Check each line of the data below for the word "scene", then extract the ones that have it.

DATA SHOWN:
:::

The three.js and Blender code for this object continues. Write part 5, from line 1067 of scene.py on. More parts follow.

:::

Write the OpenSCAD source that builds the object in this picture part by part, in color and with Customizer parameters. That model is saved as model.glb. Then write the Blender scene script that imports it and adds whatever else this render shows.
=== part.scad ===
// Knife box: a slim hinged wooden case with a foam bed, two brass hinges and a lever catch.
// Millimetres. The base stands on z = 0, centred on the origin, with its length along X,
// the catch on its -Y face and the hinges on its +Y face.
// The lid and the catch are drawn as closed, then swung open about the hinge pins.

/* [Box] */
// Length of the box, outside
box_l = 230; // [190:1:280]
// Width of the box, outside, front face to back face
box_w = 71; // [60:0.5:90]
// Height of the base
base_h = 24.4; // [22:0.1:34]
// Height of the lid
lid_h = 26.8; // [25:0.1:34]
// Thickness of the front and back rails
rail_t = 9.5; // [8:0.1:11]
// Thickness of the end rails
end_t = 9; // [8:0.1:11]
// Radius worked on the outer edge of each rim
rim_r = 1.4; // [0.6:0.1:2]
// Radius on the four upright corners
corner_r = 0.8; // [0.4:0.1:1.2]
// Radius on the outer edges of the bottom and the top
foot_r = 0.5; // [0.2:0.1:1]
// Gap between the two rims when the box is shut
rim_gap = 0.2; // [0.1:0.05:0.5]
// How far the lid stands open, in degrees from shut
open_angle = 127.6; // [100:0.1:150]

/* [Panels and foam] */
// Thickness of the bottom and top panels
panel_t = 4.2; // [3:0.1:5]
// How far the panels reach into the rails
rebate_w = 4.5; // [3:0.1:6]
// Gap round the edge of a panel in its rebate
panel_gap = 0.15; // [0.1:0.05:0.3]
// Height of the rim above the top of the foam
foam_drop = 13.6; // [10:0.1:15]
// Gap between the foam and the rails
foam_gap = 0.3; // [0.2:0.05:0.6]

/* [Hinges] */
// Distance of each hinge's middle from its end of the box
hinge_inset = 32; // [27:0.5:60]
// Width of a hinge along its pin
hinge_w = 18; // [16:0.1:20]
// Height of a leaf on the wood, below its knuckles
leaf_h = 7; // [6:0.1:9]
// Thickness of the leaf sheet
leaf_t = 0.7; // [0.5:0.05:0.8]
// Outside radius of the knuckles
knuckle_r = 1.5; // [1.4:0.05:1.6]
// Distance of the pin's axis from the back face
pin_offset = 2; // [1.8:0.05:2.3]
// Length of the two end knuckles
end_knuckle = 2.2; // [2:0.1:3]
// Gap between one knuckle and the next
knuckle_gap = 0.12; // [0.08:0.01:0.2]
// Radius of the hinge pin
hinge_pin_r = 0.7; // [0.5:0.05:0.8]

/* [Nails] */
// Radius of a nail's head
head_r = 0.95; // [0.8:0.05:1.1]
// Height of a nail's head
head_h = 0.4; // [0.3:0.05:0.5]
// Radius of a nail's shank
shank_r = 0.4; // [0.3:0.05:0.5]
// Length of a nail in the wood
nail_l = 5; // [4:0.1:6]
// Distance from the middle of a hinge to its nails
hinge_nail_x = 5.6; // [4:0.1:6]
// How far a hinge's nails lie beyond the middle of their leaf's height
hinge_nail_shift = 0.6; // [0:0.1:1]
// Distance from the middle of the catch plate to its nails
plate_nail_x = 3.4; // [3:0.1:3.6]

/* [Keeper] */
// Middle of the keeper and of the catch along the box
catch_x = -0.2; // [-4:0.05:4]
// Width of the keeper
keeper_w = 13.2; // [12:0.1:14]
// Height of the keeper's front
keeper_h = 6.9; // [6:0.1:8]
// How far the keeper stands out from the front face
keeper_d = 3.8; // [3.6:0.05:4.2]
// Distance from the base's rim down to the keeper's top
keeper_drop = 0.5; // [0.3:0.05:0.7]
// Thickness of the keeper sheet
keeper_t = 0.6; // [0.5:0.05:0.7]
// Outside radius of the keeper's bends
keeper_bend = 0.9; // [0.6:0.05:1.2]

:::

SOLUTION FOR THIS TASK:
The three.js and Blender code for this object continues. Write part 5, from line 1067 of scene.py on. More parts follow.
Write the OpenSCAD source that builds the object in this picture part by part, in color and with Customizer parameters. That model is saved as model.glb. Then write the Blender scene script that imports it and adds whatever else this render shows.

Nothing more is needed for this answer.